As we’ve said before, we’re most certainly not advocates for letting banks pay less than their fair share in taxes but the South Australian bank tax idea was almost comically bad. It would have done nothing for our economy; it would have created no jobs; it wouldn’t have made us more competitive in attracting investment.
In fact, it would have served to do the opposite of all those things.
The proposed South Australian bank tax was a terrible idea wrapped in an omnishambles, conceived by people who seem completely disconnected from the realities of fiscal policy.
The scary thought is, if that’s their idea of a solid strategy for stimulating the economy and creating jobs, how catastrophically bad were the other dreamt-up policies that ended up on the cutting room floor?
The cynical among us might suspect the timing of the announcement had something to do with the yes vote for marriage equality; it wouldn’t be the first time that politicians have used a big news day to quietly push out policy news.
Of course, it didn’t quite work and Premier Weatherill and Treasurer Tom Koutsantonis have taken much well-deserved heat over this whole sorry mess.
We shouldn’t just let this saga quietly ride off into the sunset whilst our state politicians enjoy the luxury of time to concoct yet another misinformed, misdirected economy plan though.
The business community – and our wider population – must hold the state government to account.

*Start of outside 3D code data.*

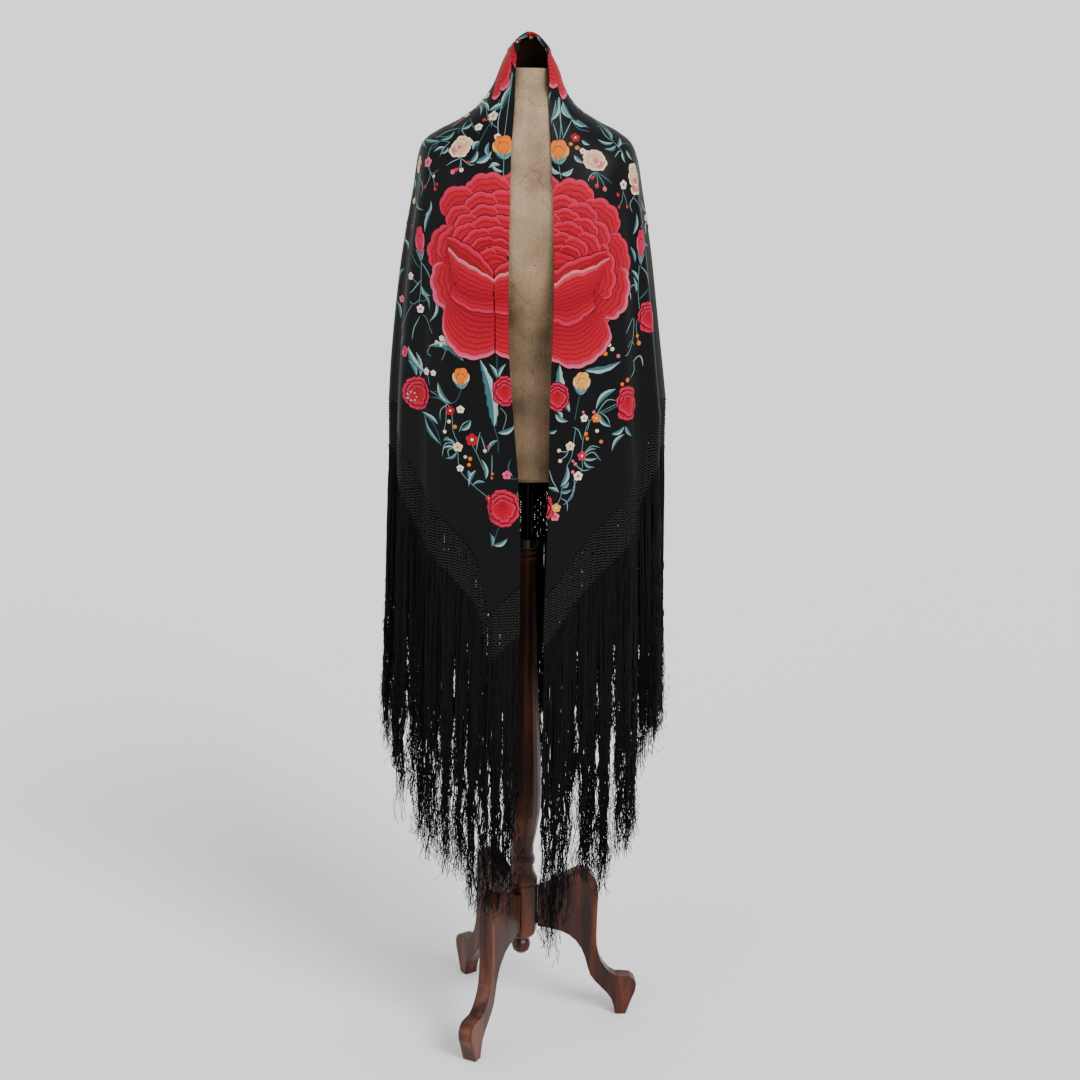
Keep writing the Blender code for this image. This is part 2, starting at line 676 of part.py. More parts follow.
# ------------------------------------------------------------------ assembly
def shawl(silk, net_silk, fringe_silk):
    outer, inner, turns = cloth_grid()
    last = outer.shape[1] - 1
    back = len(COLUMNS_LEFT) - 1
    left_side = COLUMNS_LEFT.index(SIDE_TURN)
    right_side = last - COLUMNS_RIGHT.index(SIDE_TURN)

    def piece(name, rows, first, end, seams):
        part = [grid[rows, first : end + 1] for grid in (outer, inner)]
        wall(name, *(pulled_in(grid, seams) for grid in part), silk)

    collar = slice(0, COLLAR_ROW + 1)
    panel = slice(COLLAR_ROW, HEM_ROW + 1)
    piece("shawl_collar", collar, 0, last, ("bottom",))
    piece("shawl_front_left", panel, 0, left_side, ("top", "last"))
    piece("shawl_back", panel, left_side, right_side, ("top", "first", "last"))
    piece("shawl_front_right", panel, right_side, last, ("top", "first"))

    chance = random.Random(SEED)
    stretches = (
        ("front_left", 0, left_side),
        ("back_left", left_side, back),
        ("back_right", back, right_side),
        ("front_right", right_side, last),
    )
    for name, first, end in stretches:
        hem = [grid[HEM_ROW, first : end + 1] for grid in (outer, inner)]
        net(f"net_{name}", *hem, net_silk)
        fringe(f"fringe_{name}", *hem, turns[HEM_ROW, first : end + 1], chance, fringe_silk)


def main():
    clear_scene()
    bpy.context.scene.collection.children.link(bpy.data.collections.new(COLLECTION))
    silk = material("silk_crepe", (0.012, 0.012, 0.015), 0.62)
    net_silk = material("knotted_net", (0.010, 0.010, 0.012), 0.75)
    fringe_silk = material("fringe_silk", (0.010, 0.009, 0.010), 0.70)
    board = material("aged_board", (0.36, 0.27, 0.18), 0.75)
    black = material("black_enamel", (0.010, 0.010, 0.011), 0.25, 0.4)
    iron = material("ferrule_iron", (0.22, 0.21, 0.20), 0.45, 1.0)
    wood = material("mahogany", (0.085, 0.022, 0.014), 0.38)
    dress_form(board)
    tube_and_ferrule(black, iron)
    stand(wood)
    shawl(silk, net_silk, fringe_silk)


main()
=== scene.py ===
import math

import bpy
import numpy as np
from mathutils import Matrix, Vector


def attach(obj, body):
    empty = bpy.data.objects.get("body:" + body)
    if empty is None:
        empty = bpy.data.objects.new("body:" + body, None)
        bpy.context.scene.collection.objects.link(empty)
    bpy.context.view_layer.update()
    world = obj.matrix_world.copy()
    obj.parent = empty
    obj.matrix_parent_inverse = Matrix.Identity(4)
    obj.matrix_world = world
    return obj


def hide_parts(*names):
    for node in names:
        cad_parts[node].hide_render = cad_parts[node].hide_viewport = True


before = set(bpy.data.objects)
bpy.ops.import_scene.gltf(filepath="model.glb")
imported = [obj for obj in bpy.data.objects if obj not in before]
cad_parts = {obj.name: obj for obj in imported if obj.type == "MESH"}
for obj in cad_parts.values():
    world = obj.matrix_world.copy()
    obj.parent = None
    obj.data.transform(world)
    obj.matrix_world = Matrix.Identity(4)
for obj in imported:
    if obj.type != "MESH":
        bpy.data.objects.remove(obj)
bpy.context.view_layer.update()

# ------------------------------------------------------------------ sizes, the same as the solids'
HEM_ROW = 15
HEM_SHAPE_FROM = 8.0
FOLD_GROWTH = 0.7
TURN_STEP = 0.01
ROW_STEP = 0.05
NET_DEPTH = 0.085
CLOTH_THICK = 0.0012
RING_COLUMNS = (
    "middle", "half_width", "front", "back", "side_z", "front_z", "back_z",
    "open_left", "open_right", "square", "straight",
)
RINGS = (
    (-0.0055, 0.03, 0.05, 0.052, 1.712, 1.676, 1.737, 0.023, 0.0225, 2, 0),
    (-0.0066, 0.038, 0.056, 0.062, 1.698, 1.662, 1.722, 0.0264, 0.0231, 2, 0),
    (-0.006, 0.0482, 0.062, 0.07, 1.677, 1.64, 1.697, 0.0279, 0.0241, 2, 0),
    (-0.007, 0.059, 0.07, 0.078, 1.65, 1.61, 1.664, 0.0283, 0.0257, 2, 0),
    (-0.0075, 0.079, 0.082, 0.089, 1.622, 1.572, 1.622, 0.0306, 0.0279, 2.05, 0),
    (-0.0055, 0.1095, 0.095, 0.1, 1.6, 1.532, 1.58, 0.0325, 0.0305, 2.1, 0),
    (-0.0052, 0.143, 0.107, 0.11, 1.583, 1.492, 1.54, 0.0329, 0.0326, 2.2, 0),
    (-0.0066, 0.168, 0.117, 0.117, 1.564, 1.452, 1.497, 0.0332, 0.0343, 2.3, 0),
    (-0.006, 0.1778, 0.124, 0.122, 1.536, 1.41, 1.45, 0.0336, 0.0359, 2.3, 0.05),
    (-0.0056, 0.184, 0.128, 0.126, 1.49, 1.355, 1.4, 0.0339, 0.0371, 2.3, 0.15),
    (-0.0058, 0.1934, 0.131, 0.129, 1.432, 1.285, 1.34, 0.0331, 0.0379, 2.3, 0.25),
    (-0.0062, 0.2022, 0.133, 0.131, 1.372, 1.205, 1.27, 0.0308, 0.0362, 2.3, 0.35),
    (-0.006, 0.2088, 0.134, 0.133, 1.314, 1.115, 1.195, 0.023, 0.0345, 2.3, 0.45),
    (-0.0052, 0.2148, 0.134, 0.135, 1.258, 1.02, 1.115, 0.0151, 0.0344, 2.3, 0.55),
    (-0.004, 0.22, 0.134, 0.137, 1.204, 0.922, 1.03, 0.0107, 0.0328, 2.3, 0.6),
    (-0.002, 0.2245, 0.134, 0.138, 1.15, 0.824, 0.93, 0.0103, 0.0307, 2.3, 0.65),
)
# The cloth's edge in each half of the shawl: turn, height.
HEM_LEFT = (
    (1.7, 0.85), (12.5, 0.8), (16.5, 0.884), (22, 0.92), (35, 0.966), (47, 0.998), (59, 1.052),
    (74, 1.122), (90, 1.15), (112, 1.118), (135, 1.055), (160, 0.98), (180, 0.93),
)
HEM_RIGHT = (
    (5.5, 0.824), (14.5, 0.88), (21, 0.918), (35, 0.968), (47, 0.998), (59, 1.062), (71, 1.13), (90, 1.15),
    (112, 1.122), (135, 1.06), (160, 0.985), (180, 0.93),
)
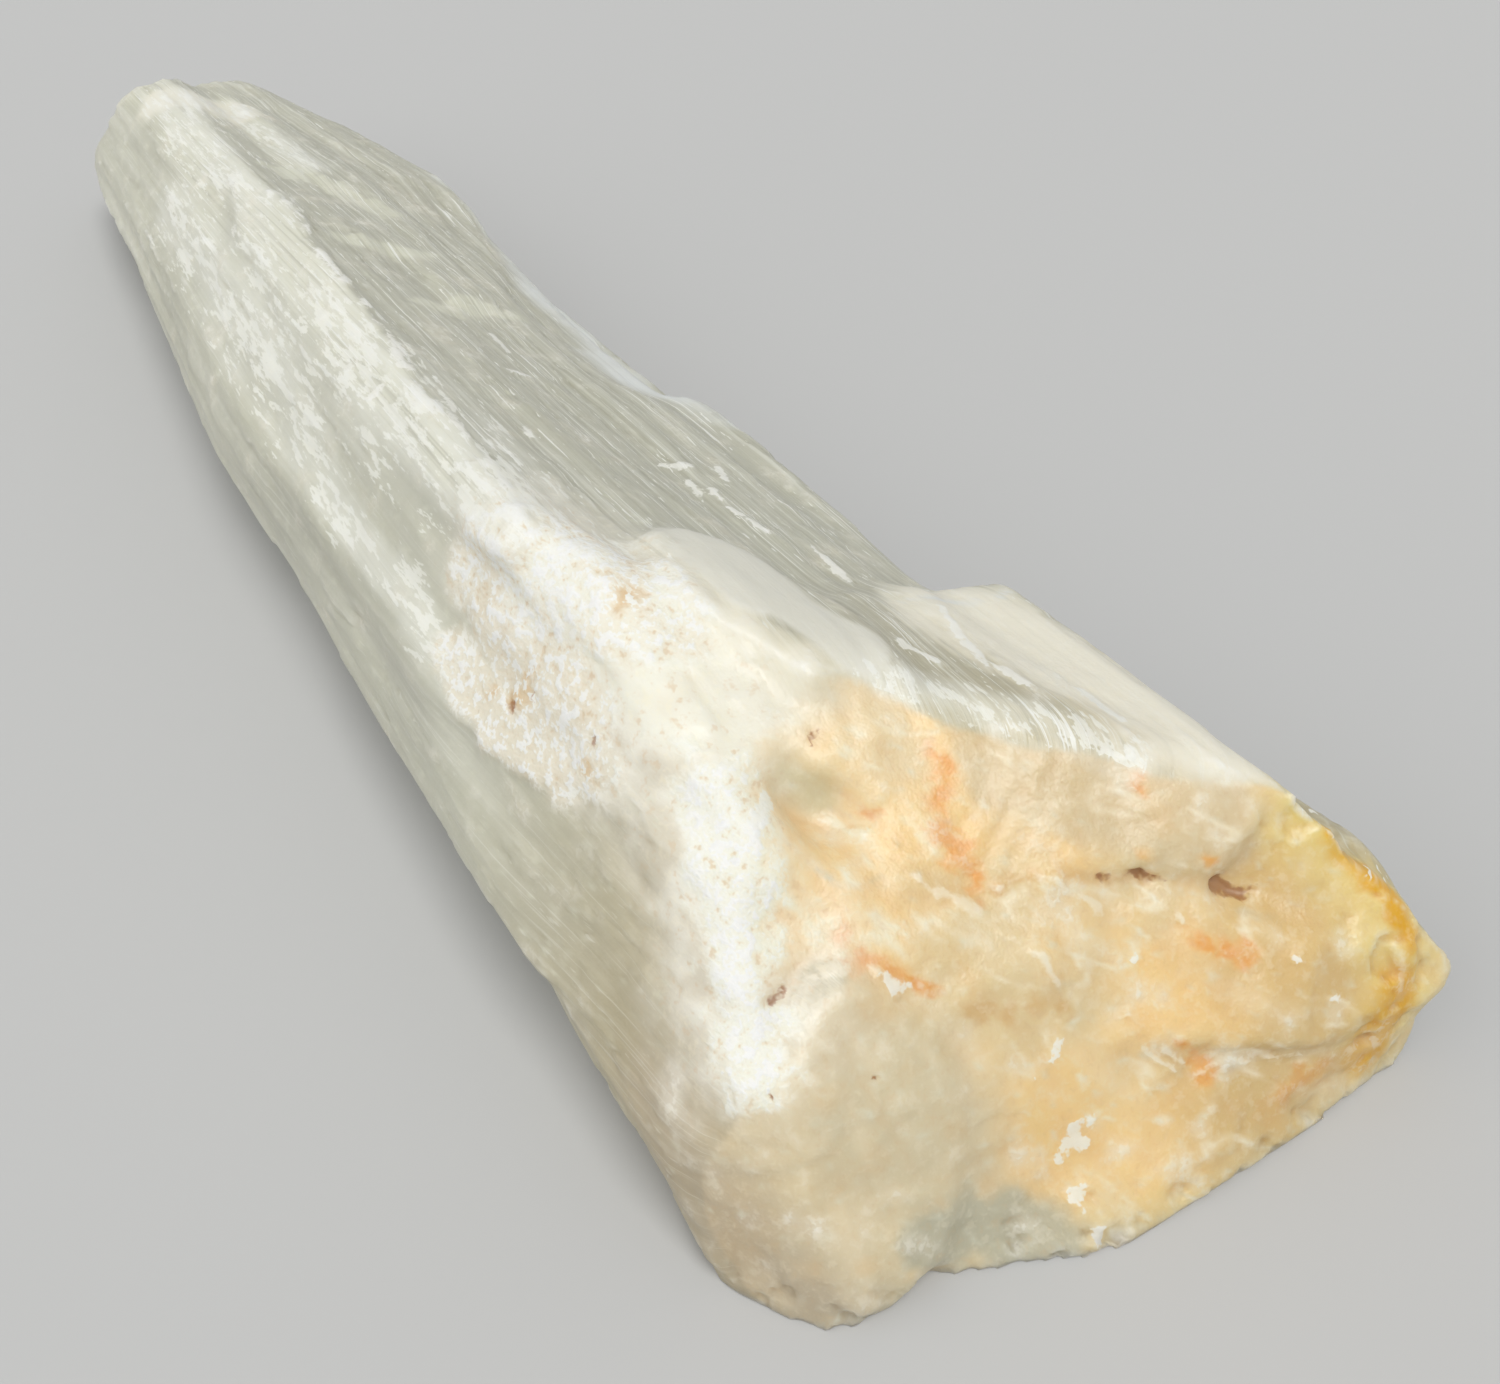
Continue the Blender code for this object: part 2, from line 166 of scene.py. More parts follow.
# White that fades away softly round the crust and the crest
HAZE = [
    (10.0, [(-5, -13, 27.5), (3, -12, 27.5), (10, -12, 26)]),
    (10.0, [(14, -12, 25), (18, -13, 22.8), (21, -14.5, 20), (24, -15.6, 17.4)]),
    (5.0, [(21, -12, 20), (23, -9.3, 19)]),
]
# The whitest part of the crest beside the broken end: white crust, with a painted highlight on it
CREST = [
    (3.6, [(15, -12, 24.6), (18.9, -13, 22.5), (20.3, -13.6, 20.8)]),
    (3.2, [(20.3, -13.6, 20.8), (22, -15.2, 19), (24.8, -15.8, 16.7), (26, -16.2, 15.2)]),
]
# Pale stone at the tip and on the plates
PALE = [
    (3.6, [(-93, -6.5, 17), (-91.2, -4.3, 17.1), (-91.5, -2, 16), (-88.3, -0.9, 15.7)]),
    (7.0, [(4, -10, 28), (11, -8, 26.5), (17, -4, 24.5)]),
    (7.0, [(8, 11, 21.5), (16, 14, 20.5), (24, 17, 20)]),
]
# The smooth grey step beside the crust
STEP = [
    (2.8, [(-2, -3.6, 26), (2, -1.8, 25.8), (6.5, -1.8, 26.4), (11, -0.2, 26.3)]),
    (2.4, [(1, -4.2, 27.2), (5.5, -3.6, 27.9)]),
]
# The smooth bevel along the far edge, and a thin white line on a plate
BEVEL = [
    (2.2, [(-70, 11, 12.4), (-56, 10.6, 13.4)]),
    (3.5, [(-56, 10.6, 13.4), (-45, 10.2, 14), (-36, 10, 14.8), (-31, 10, 15.6)]),
    (2.4, [(-31, 10, 15.6), (-27, 10.6, 15.9), (-22, 11.6, 15.2)]),
    (0.5, [(6.1, 7.7, 22.5), (6.1, 11.4, 20.8), (6, 15.6, 19.6)]),
]
# A smooth patch on the left side
SMOOTH = [(5.5, [(-22, -17, 21), (-14, -16.5, 23), (-8, -16.5, 23)])]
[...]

So here’s the ultimate question that we should all be asking our elected state representatives:
What plans do you have in place or are you working on as a government to make South Australia more competitive in attracting investment and creating jobs?
Remember the ’10-point plan to strengthen South Australia’s economic future’ from 2014? Real facts and figures were conspicuous by their absence but, nevertheless, commitments like ‘Make South Australia the best place to do business’ have fallen spectacularly short.
So, state government, we ask you respectfully, what are you going to do about it?